Second, developing models and algorithms for the creation of VOs in a SOVOBE. A SOVOBE provides its members with a service supporting searching for partners and services suitable for a particular cooperation process. The selection of partners and services on the business level is a complex task that can hardly be automated. It encompasses the following aspects: the determination of requirements by VO stakeholders; the determination of particular requirements for VO partners and their business services and processes offered to the VO clients; the identification of SOVOBE members able to play a particular role in a business process or fulfill a particular task, the negotiation and settlement of cooperation rules and conditions, the analysis of possible VO variants in terms of conformance to requirements and efficiency of cooperation.

Third, developing models and algorithms for advanced support for agile collaboration among organizations within a SOVOBE. Currently, the collaboration among organizations is structured with process models which capture the structure of interactions among persons, organizations and software entities. The social context within which a given process model may be instantiated is not a part of the process model. In DIT a concept of social protocol has been proposed as an attempt to link process models to the social context within which the processes are instantiated. The social context is significant for VO agility. A VO is said to be agile if it can rapidly and cost-effectively adapt the way it is functioning to changes. The adaptation of a VO to new conditions can be simplified by using the social context of VO partners. Adaptation to changes often requires new resources. In a situation when performance of a VO partner suddenly decreases, a possible solution is to search for another organization, which may substitute or complement the current VO partner. The social context of VO partners may be a good area to search first.

Projects in the area of virtual organizations:


The research goal in this area is to develop a new approach to modeling and execution of administrative procedures and transactions. Traditional approach to process modeling assumes creating models based on operational practices; i.e., a process analyst asks employees what tasks they carry out and how. This information is then used to create process models. The same approach has been used so far to create models of procedures and transactions carried out by public agencies. Meanwhile, the public agencies have a complete different nature than commercial businesses. All activities conducted by public agencies are determined by law; thus the form of administrative procedures and transactions results directly from legal rules and regulations which are the primary sources defining the way public agencies operate.

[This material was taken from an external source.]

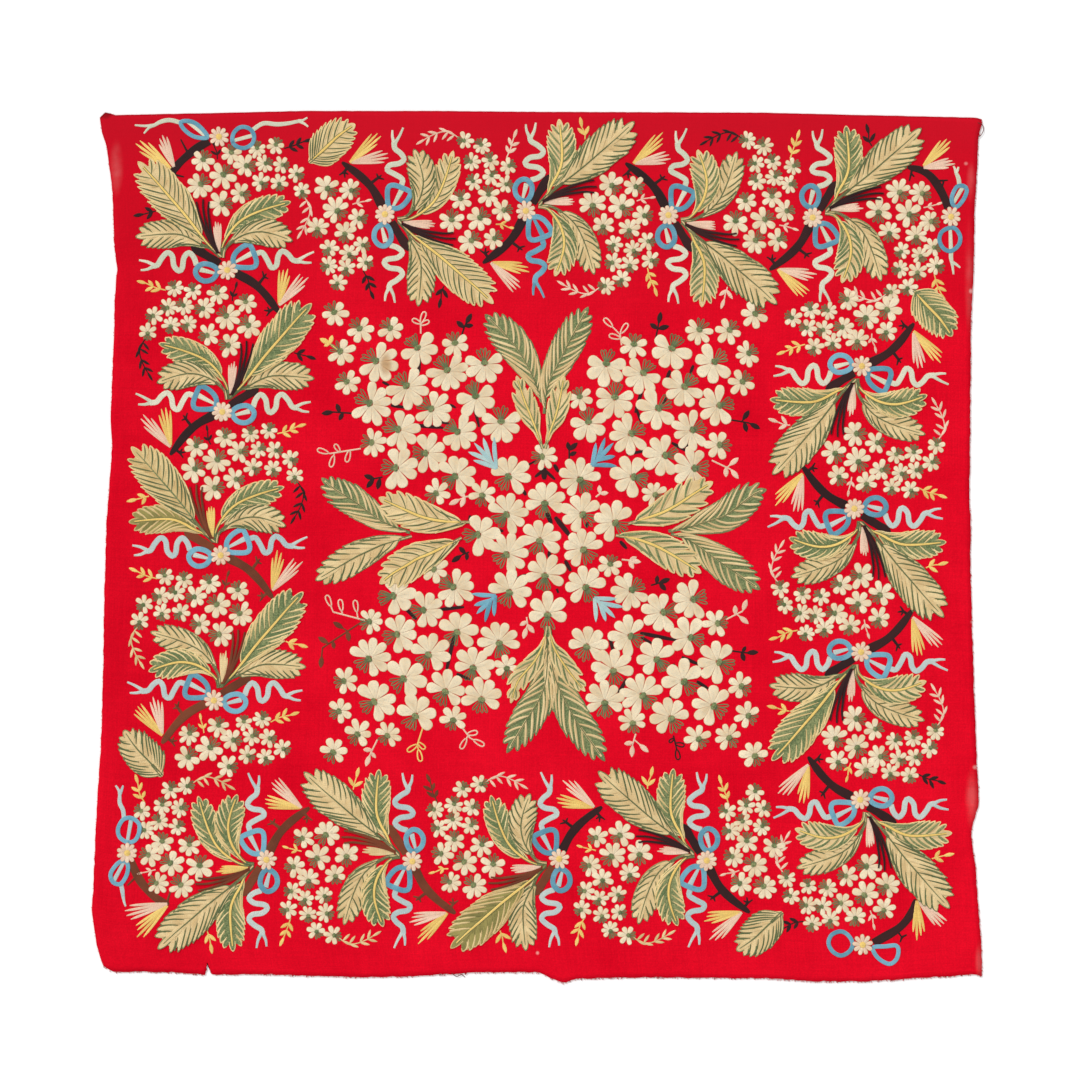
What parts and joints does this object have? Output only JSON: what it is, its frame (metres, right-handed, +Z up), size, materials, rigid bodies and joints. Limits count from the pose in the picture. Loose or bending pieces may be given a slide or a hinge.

In a typical situation, the course of a specific administrative procedure or transaction is influenced by several legal acts which can be divided into two main groups. The first group consists of general acts; for example, public administrative code which defines general rules, common for all procedures and transactions regardless of the nature and essence of a case the given procedure or transaction applies to. These general acts are superior to acts of the second group. The acts of the second group have much more detailed character and define proceeding rules for specific classes of cases. For example, building code regulates details of granting building permissions. If the administrative procedure or transaction is modeled based on these two groups of legal acts, such model will not include additional options which are correct from the legal point of view but which are regulated by legal acts not directly related either to administrative transactions generally or the specific class of cases particularly. The example here is the civil code regulating the issue of granting a power of attorney.

The research conducted in DIT in the field of e-governance aims at two specific goals:

  • Developing an approach for building administrative procedures and transactions models which is adjusted to the hierarchical nature of legislative system;
  • Developing a method for dynamic adaptation of an execution course of administrative procedures and transactions based on legal aspect appearing during the execution.

Projects in the area of e-governance:

Internet of Things and its Applications

Semantic Internet-of-Things

Recently, a trend is observed of mass usage of small yet “intelligent” devices, ready to serve in small everyday tasks. The devices are connected to the network to enable communication among them and with the environment; however, they are invisible for the humans unless certain functionality is required. Then, a selected device is automatically activated, without direct human intervention, to fulfill predefined task.

While developing IoT systems and applications, two basic problem are observed related to human-device interfaces (a cooperation), and to programming devices’ behavior dynamically, in action-driven, possibly ad-hoc mode. So far, attempts to solve these problems were made by means of traditional, direct addressing and strict-behavior programming, related to modeling IoT devices only. Once a typical IoT device is of very limited hardware (e.g., with no screen/keyboard), and the number of different devices at-the-place may be huge, such solution is very inconvenient both for the programmers, and the end-users.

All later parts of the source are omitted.